The most dramatic naturally flowing wells in history were the uncontrolled gushers of the early 1900s, where extreme reservoir pressure with no surface control sent oil hundreds of feet into the air; the Lucas gusher at Spindletop in 1901 flowed an estimated 100,000 barrels per day. Modern WCSB practice is the deliberate opposite: a flowing Duvernay condensate well is brought on through a tightly managed choke program precisely to avoid wasting the very reservoir energy that makes natural flow possible in the first place.

When natural flow ends, operators install a sucker-rod pump or other artificial lift to continue producing the well. The behaviour of a flowing well is governed by reservoir pressure, the stored energy that depletes over time, and by the drive mechanism, whether solution gas, gas cap, or water drive, which dictates how long natural flow persists. Engineers describe deliverability with the inflow performance relationship, the foundation of any nodal analysis used to predict and optimize the flowing rate.
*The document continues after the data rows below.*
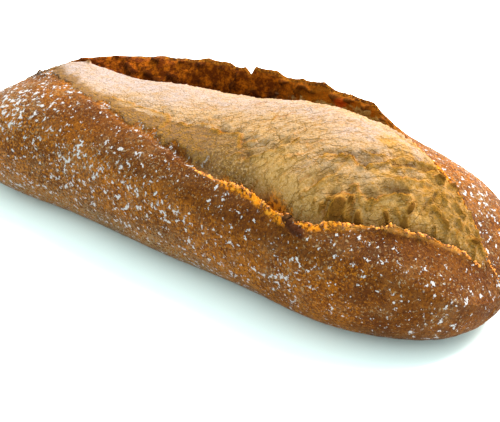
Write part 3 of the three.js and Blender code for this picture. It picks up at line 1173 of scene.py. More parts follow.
@dataclass(frozen=True)
class EarTexture:
    """The porous inner face of the ear, which baked hard where it was drawn thin.

    Attributes:
        pore: size of one pore.
        bubble: length, width and height of the larger bubbles.
        depth: how deep they are.
        thinnest: where along X the face is thin enough for a painted glow, and how far to either side.
        thin_place: that place in the section, and how far to either side.
    """

    pore: float = 3.4
    bubble: tuple[float, float, float] = (6.5, 5.0, 4.5)
    depth: float = 1.5
    thinnest: tuple[float, float] = (50.0, 4.0)
    thin_place: tuple[float, float] = (11.2, 0.5)

    def roughen(self, skin: Skin, weight: Array) -> None:
        """Opens pores in the inner face, and marks it, its painted pore shade and glow, and painted shade
        in the crease at its foot.

        Args:
            skin: the skin, which is changed.
            weight: 1 on the opened score, 0 on plain crust.
        """
        x, y, z, station = skin.x, skin.y, skin.z, skin.station
        face = skin.zone(Zone.EAR, 0.3) * weight * (1 - ease(80, 98, x))
        size = self.pore
        pores = Noise(31).layered(x / size, y / size, z / (0.8 * size), octaves=3, gain=0.6)
        bubbles = Noise(32).at(x / self.bubble[0], y / self.bubble[1], z / self.bubble[2])
        skin.push((0.5 * self.depth * pores - self.depth * ease(0.1, 0.45, bubbles)) * face)
        higher = 0.75 + 0.55 * ease(30, 70, x)
        foot = ease(10.4 + higher, 9.5 + higher, station + 0.5 * pores) * ease(0, 32, x)
        skin.kept["ear"] = face * (1 - foot)
        # Painted shade in the crease at the ear's foot, which the ear shades: tinted honey through warm,
        # darkened through under and deep.
        crease = ease(8.4, 9.2, station) * (1 - ease(11.4, 11.9, station)) * weight * ease(-80, -40, x)
        crease = crease * (1 - face * (1 - foot))
        skin.kept["warm"] = np.maximum(skin.kept["warm"], crease)
        skin.kept["under"] = np.maximum(skin.kept["under"], 0.55 * crease)
        skin.kept["deep"] = np.maximum(skin.kept["deep"], crease * (0.42 + 0.4 * pores).clip(0, 1))
        # Painted light: the glow where the ear is thinnest.
        skin.kept["glow"] = bell(*self.thinnest, x) * bell(*self.thin_place, station)
        # pore marks the deepest pores, for the painted shade in them.
        skin.kept["pore"] = ease(-0.2, 0.6, bubbles - 0.6 * pores) * face


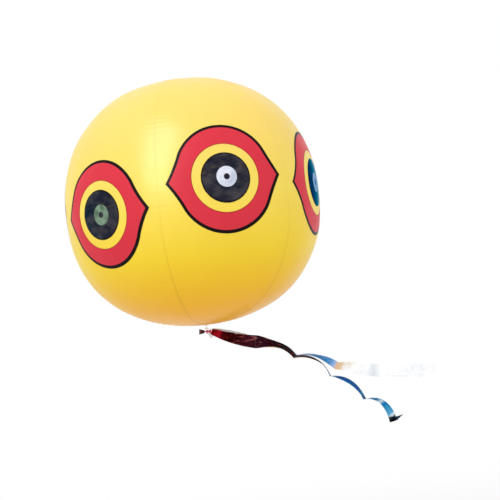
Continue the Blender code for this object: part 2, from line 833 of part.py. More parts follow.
def build():
    """Makes every piece of the ball and its streamers."""
    start_scene()
    panels = {side: make_panel(side) for side in panel_sides}
    for side, lift, shift in zip(panel_sides, eye_lift_degs, iris_shifts):
        make_eye(side, math.radians(lift), shift)
    make_cap("top_cap", 1)
    make_cap("bottom_cap", -1)
    make_valve(panels["back"])
    make_hang_tab()
    make_streamer_tab()
    make_knot()
    make_streamers()


build()
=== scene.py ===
"""Looks of the bird scare ball: fine skin, prints, fittings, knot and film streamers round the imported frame.

Lengths are in metres, in the frame's own axes: the ball's axis is Z and its front eye faces -Y.
"""
import json
import math
from contextlib import contextmanager

import bmesh
import bpy
import numpy as np
from mathutils import Matrix, Vector, noise


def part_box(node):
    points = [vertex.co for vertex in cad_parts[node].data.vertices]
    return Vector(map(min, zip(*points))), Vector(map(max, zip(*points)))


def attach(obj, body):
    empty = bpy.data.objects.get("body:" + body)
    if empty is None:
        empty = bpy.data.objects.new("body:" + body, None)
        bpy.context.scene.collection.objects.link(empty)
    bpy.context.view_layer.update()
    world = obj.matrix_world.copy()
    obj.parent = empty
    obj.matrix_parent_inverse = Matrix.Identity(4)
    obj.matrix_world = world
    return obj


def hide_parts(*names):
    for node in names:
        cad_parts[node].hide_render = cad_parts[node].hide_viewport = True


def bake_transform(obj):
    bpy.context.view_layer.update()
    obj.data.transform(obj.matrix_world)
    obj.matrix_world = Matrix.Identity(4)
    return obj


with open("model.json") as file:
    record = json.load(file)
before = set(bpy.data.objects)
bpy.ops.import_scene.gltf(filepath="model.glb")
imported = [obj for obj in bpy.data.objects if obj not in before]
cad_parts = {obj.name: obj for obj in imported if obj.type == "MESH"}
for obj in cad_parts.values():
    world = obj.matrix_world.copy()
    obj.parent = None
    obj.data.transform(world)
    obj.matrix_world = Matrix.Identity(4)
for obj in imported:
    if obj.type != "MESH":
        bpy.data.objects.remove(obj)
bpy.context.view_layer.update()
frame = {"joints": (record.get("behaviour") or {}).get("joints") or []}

# Ball, as in the part
ball_radius = 0.305
pole_height = 0.966 * ball_radius
squareness = 2.23
shoulder_taper_share = 0.018
panel_sides = ("front", "front_right", "back_right", "back", "back_left", "front_left")
valve_side = "back"
panel_flatness = 0.004
skin_thickness = 0.0003
pole_hole_radius = 0.020
cap_radius = 0.038
ball_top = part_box("top_cap")[1].z
ball_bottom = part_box("bottom_cap")[0].z
ball_centre = np.array((0, 0, (ball_top + ball_bottom) / 2))
half_panel = math.pi / len(panel_sides)
front_angle = math.radians(-90)

# Seams and unevenness of the fine skin
panel_columns = 44
panel_rows = 220
groove_depth = 0.0003
groove_width = 0.0014
pucker_height = 0.0011
pucker_reach = 0.019
pucker_length = 0.0135
swell_height = 0.0006
seam_gap = 0.00004
pucker_start = 0.003
pucker_fade = 0.03
pucker_calm_height = 0.05
pucker_calm_fade = 0.12
pucker_wander_length = 0.023
pucker_change_length = 0.037
swell_fade = 0.05

# Patches over the gore tips: rows of points as shares of the radius, rise over the skin and thickness
patch_rows = (0.0, 0.1, 0.2, 0.3, 0.4, 0.5, 0.6, 0.7, 0.8, 0.88, 0.94, 0.975, 1)
patch_steps = 96
patch_rise = 0.00012
patch_thickness = 0.00036
patch_edge = 0.00004
patch_weld_depth = 0.00014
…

Real-World WCSB Scenario: A Montney Condensate Well at Karr

An operator completes a 2,950 m (about 9,680 ft) Montney horizontal in the Karr area with a 50-stage slickwater fracture treatment costing near CAD 8.5 million. The reservoir is overpressured at roughly 38,000 kPa (about 5,510 psi), and on cleanup the well flows naturally at 1,150 barrels per day of condensate plus 6.2 million cubic feet (about 176 e3m3) of gas per day through a managed 28/64-inch choke, with no artificial lift required.

The well flows unaided for about 26 months as bottomhole pressure declines and condensate yield falls. When the liquid-loading threshold is crossed, the operator installs a plunger-lift system for roughly CAD 95,000, restoring stable rate and extending economic life by several years rather than allowing the loaded column to kill the well.